OBJECTIVE: Return the first line, the line containing "return radius - np.where(radius", and every line between them, exactly as they stand.
──────────────────────────────
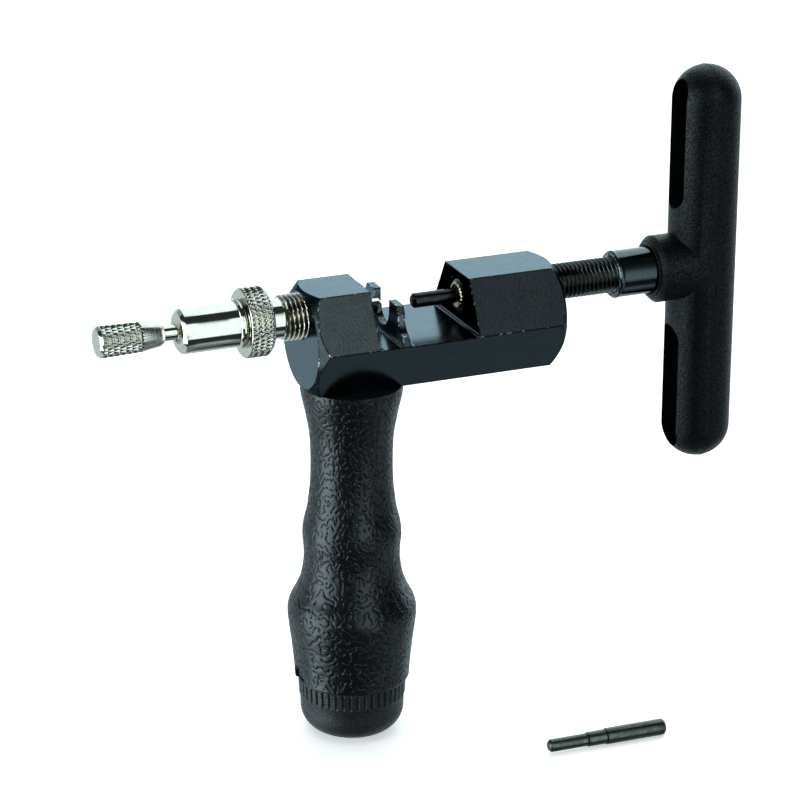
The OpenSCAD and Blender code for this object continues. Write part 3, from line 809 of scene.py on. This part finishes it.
def cap_piece():
    """The pull-off cap: a hollow plug, a ribbed band and a rounded foot."""
    top, bottom, r = grip_low.z - RUN, cap_low.z, 11.8
    plug_top, plug_r, pocket_r, pocket_z = cap_high.z, 6.95, 4.6, 6
    ribs, rib_z = 46, grip_low.z - 4.05
    foot_r, foot_round = 5.8, 5.5
    side = refined([(r, -top + 0.25), (r - 0.2, -rib_z), (r - 0.4, -rib_z + 0.4)], 0.2)
    foot = [(foot_r + foot_round * math.cos(a), -bottom - foot_round + foot_round * math.sin(a))
            for a in np.linspace(0, math.pi / 2, 25)]
    plug = [(0, -top + pocket_z), (pocket_r, -top + pocket_z), (pocket_r, -plug_top),
            (plug_r - 0.4, -plug_top), (plug_r, -plug_top + 0.4), (plug_r, -top), (r - 0.25, -top)]

    def shape(angle, place, radius):
        flute = np.clip(1.25 - np.abs(np.mod(angle / TAU * ribs, 1) - 0.5) / 0.16, 0, 1)
        on = ramp(place, -top + 0.05, -top + 0.4) * (1 - ramp(place, -rib_z - 0.5, -rib_z + 0.3))
        return radius - np.where(radius > 9, 0.34 * flute * on, 0)

    verts, faces = lathe(plug + side + foot + [(0, -bottom)], ribs * 10, shape=shape)
    verts = upright(verts * np.array([-1, 1, 1]))
    make_piece("cap", verts, faces, "cap", [cap_plastic], "cap_plastic", "end_cap", crease=50)


def spare_pin_piece():
    """The loose pin: a tip, a middle and a shank, with a short cone between each two."""
    length, turn = 27.6, math.radians(-1.4)
    tip_r, middle_r, shank_r = 1.4, 1.6, 1.8
    tip_end, middle_end, cone, edge = 8.9, 13.3, 0.35, 0.5
    outline = [(0, 0), (tip_r - edge, 0), (tip_r, 0.55), (tip_r, tip_end), (middle_r, tip_end + cone),
               (middle_r, middle_end), (shank_r, middle_end + cone), (shank_r, length - edge),
               (shank_r - edge, length), (0, length)]
    verts, faces = lathe(refined(rounded(outline, 0.12, 3), 2), 64)
    verts = verts - np.array([length / 2, 0, 0])
    spin = np.array(Matrix.Rotation(turn, 3, "Z"))
    middle = (spare_low + spare_high) / 2
    verts = verts @ spin.T + np.array([middle.x, middle.y, spare_low.z + shank_r])
    make_piece("spare_pin_steel", verts, faces, "loose_pin", [spare_steel], "hardened_pin_steel", "spare_pin",
               crease=40)


def hidden_pieces():
    """Pieces that nothing shows from outside keep their CAD shapes and only get a material."""
    hidden = {"handle_cross_pin": plain_steel, "rod_clip": plain_steel, "spring_washer": plain_steel,
              "grip_core": screw_steel, "grip_bolt": screw_steel, "grip_lock_washer": plain_steel,
              "grip_washer": plain_steel}
    for node, material in hidden.items():
        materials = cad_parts[node].data.materials
        materials.clear()
        materials.append(material)


body_piece()
drive_screw_piece()
drive_pin_piece()
pin_nut_piece()
ferrule_piece()
handle_piece()
adjuster_piece()
barrel_piece()
rod_piece()
knob_piece()
spring_piece()
grip_piece()
cap_piece()
spare_pin_piece()
hidden_pieces()


# ---------------------------------------------------------------- studio

def studio_world():
    """Panels of light all round over a dim room, placed where the photo's reflections ask for them."""
    world = bpy.data.worlds.new("studio")
    bpy.context.scene.world = world
    world.use_nodes = True
    tree = world.node_tree
    links = tree.links
    background = tree.nodes["Background"]

    def maths(operation, a, b=0.0, c=0.0):
        node = tree.nodes.new("ShaderNodeMath")
        node.operation = operation
        for socket, value in zip(node.inputs, (a, b, c)):
            if isinstance(value, bpy.types.NodeSocket):
                links.new(value, socket)
            else:
                socket.default_value = value
        return node.outputs[0]

    direction = tree.nodes.new("ShaderNodeTexCoord").outputs["Generated"]
    parts = tree.nodes.new("ShaderNodeSeparateXYZ")
    links.new(direction, parts.inputs[0])
    x, y, z = parts.outputs
    azimuth = maths("MULTIPLY", maths("ARCTAN2", x, maths("MULTIPLY", y, -1)), 180 / math.pi)
    height = maths("MULTIPLY", maths("ARCSINE", z), 180 / math.pi)

    def edge(value, low, high):
        node = tree.nodes.new("ShaderNodeMapRange")
        node.interpolation_type = "SMOOTHSTEP"
        links.new(value, node.inputs["Value"])
        node.inputs["From Min"].default_value = low
        node.inputs["From Max"].default_value = high
        return node.outputs[0]

    def panel(az, el, strength, soft=6, mirror=False):
        """A soft-edged rectangle of light, given by its azimuths and elevations in degrees."""
        across = maths("ABSOLUTE", azimuth) if mirror else azimuth
        on = 1.0
        if az[0] > -179:
            on = maths("MULTIPLY", on, edge(across, az[0] - soft, az[0] + soft))
        if az[1] < 179:
            on = maths("MULTIPLY", on, edge(across, az[1] + soft, az[1] - soft))
        on = maths("MULTIPLY", on, edge(height, el[0] - soft, el[0] + soft))
        on = maths("MULTIPLY", on, edge(height, el[1] + soft, el[1] - soft))
        return maths("MULTIPLY", on, strength)

    light = None
    for item in PANELS:
        part = panel(**item)
        light = part if light is None else maths("MAXIMUM", light, part)
    light = maths("MAXIMUM", light, ROOM)
    background.inputs["Color"].default_value = (0.80, 1.0, 1.08, 1)
    links.new(light, background.inputs["Strength"])


# Azimuth 0 is the front and grows towards +X, and elevation 90 is straight up
ROOM = 0.03
PANELS = [
    {"az": (98, 180), "el": (-10, 76), "strength": 1.45},
    {"az": (96, 180), "el": (-62, -10), "strength": 0.68},
    {"az": (-180, -90), "el": (-62, 16), "strength": 0.68},
    {"az": (-180, -130), "el": (16, 68), "strength": 0.35},
    {"az": (0, 180), "el": (-90, -58), "strength": 0.2, "mirror": True},
    {"az": (-8, 25), "el": (-10, 48), "strength": 1.5, "soft": 4},
    {"az": (12, 26), "el": (-26, -6), "strength": 1.5, "soft": 3},
    {"az": (30, 60), "el": (-66, -50), "strength": 0.42},
    {"az": (-80, -58), "el": (-8, 14), "strength": 3.0, "soft": 4},
    {"az": (-112, -72), "el": (-36, 24), "strength": 4.4, "soft": 5},
    {"az": (40, 84), "el": (-44, -10), "strength": 0.5},
]


def soft_light(name, location, size, power, target=(0, 0, -30)):
    data = bpy.data.lights.new(name, "AREA")
    data.shape = "RECTANGLE"
    data.size, data.size_y = size
    data.energy = power
    lamp = bpy.data.objects.new(name, data)
    lamp.location = Vector(location) * MM
    aim = Vector(target) * MM - lamp.location
    lamp.rotation_euler = aim.to_track_quat("-Z", "Y").to_euler()
    lamp.visible_glossy = False
    bpy.context.scene.collection.objects.link(lamp)


def studio():
    studio_world()
    soft_light("overhead", (0, 100, 900), (1.4, 1.4), 8.0)
    side = 3.0
    mesh = bpy.data.meshes.new("floor")
    floor_z = cap_low.z * MM - 0.0001
    corners = [(-side, -side, floor_z), (side, -side, floor_z), (side, side, floor_z), (-side, side, floor_z)]
    mesh.from_pydata(corners, [], [(0, 1, 2, 3)])
    n = Nodes("pale_floor")
    shade = n.mix(n.noise(60, 2), (0.94, 0.94, 0.94), (0.96, 0.96, 0.96))
    mesh.materials.append(n.finish(Base_Color=shade, Roughness=0.9, Emission_Color=(1.0, 1.0, 1.0),
                                   Emission_Strength=0.5))
    floor = bpy.data.objects.new("floor", mesh)
    floor.visible_glossy = False
    bpy.context.scene.collection.objects.link(floor)
    view = bpy.context.scene.view_settings
    view.view_transform = "Standard"
    view.look = "None"
    view.exposure = 0
    view.gamma = 1


def camera():
    """The camera stands at the front left, a little above the tool, with a long lens."""
    data = bpy.data.cameras.new("camera")
    data.lens = 153
    data.sensor_width = 36
    data.clip_start = 0.01
    data.clip_end = 20
    eye = bpy.data.objects.new("camera", data)
    right = Vector((0.92323, -0.38422, 0.00352))
    up = Vector((0.13286, 0.32781, 0.93535))
    back = right.cross(up)
    turn = Matrix((right, up, back)).transposed().to_4x4()
    eye.matrix_world = Matrix.Translation(Vector((-258.4, -627.08, 234.91)) * MM) @ turn
    bpy.context.scene.collection.objects.link(eye)
    bpy.context.scene.camera = eye


studio()
camera()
──────────────────────────────
ANSWER BELOW:
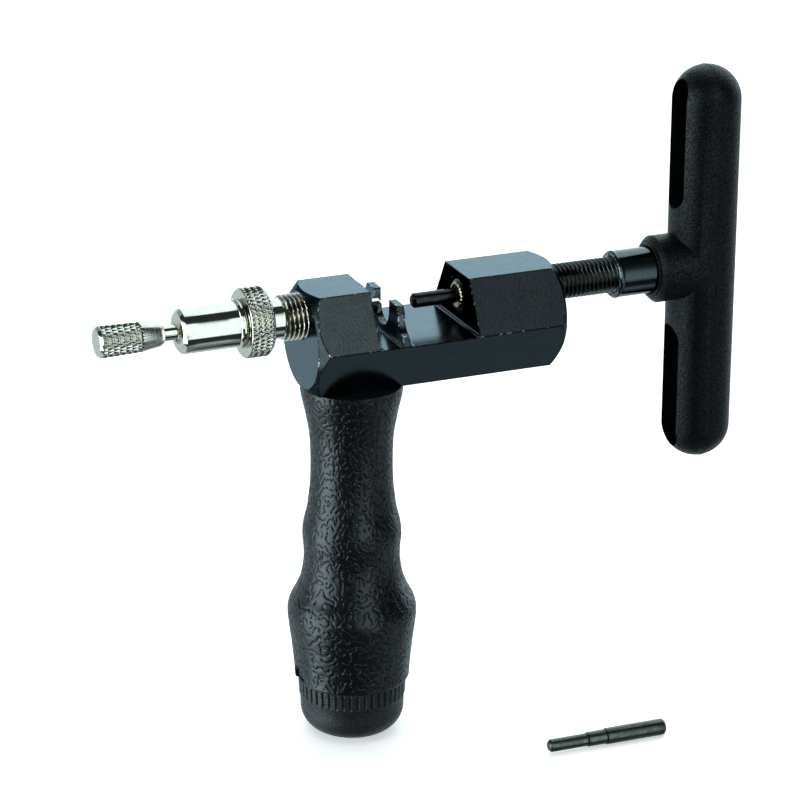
The OpenSCAD and Blender code for this object continues. Write part 3, from line 809 of scene.py on. This part finishes it.
def cap_piece():
    """The pull-off cap: a hollow plug, a ribbed band and a rounded foot."""
    top, bottom, r = grip_low.z - RUN, cap_low.z, 11.8
    plug_top, plug_r, pocket_r, pocket_z = cap_high.z, 6.95, 4.6, 6
    ribs, rib_z = 46, grip_low.z - 4.05
    foot_r, foot_round = 5.8, 5.5
    side = refined([(r, -top + 0.25), (r - 0.2, -rib_z), (r - 0.4, -rib_z + 0.4)], 0.2)
    foot = [(foot_r + foot_round * math.cos(a), -bottom - foot_round + foot_round * math.sin(a))
            for a in np.linspace(0, math.pi / 2, 25)]
    plug = [(0, -top + pocket_z), (pocket_r, -top + pocket_z), (pocket_r, -plug_top),
            (plug_r - 0.4, -plug_top), (plug_r, -plug_top + 0.4), (plug_r, -top), (r - 0.25, -top)]

    def shape(angle, place, radius):
        flute = np.clip(1.25 - np.abs(np.mod(angle / TAU * ribs, 1) - 0.5) / 0.16, 0, 1)
        on = ramp(place, -top + 0.05, -top + 0.4) * (1 - ramp(place, -rib_z - 0.5, -rib_z + 0.3))
        return radius - np.where(radius > 9, 0.34 * flute * on, 0)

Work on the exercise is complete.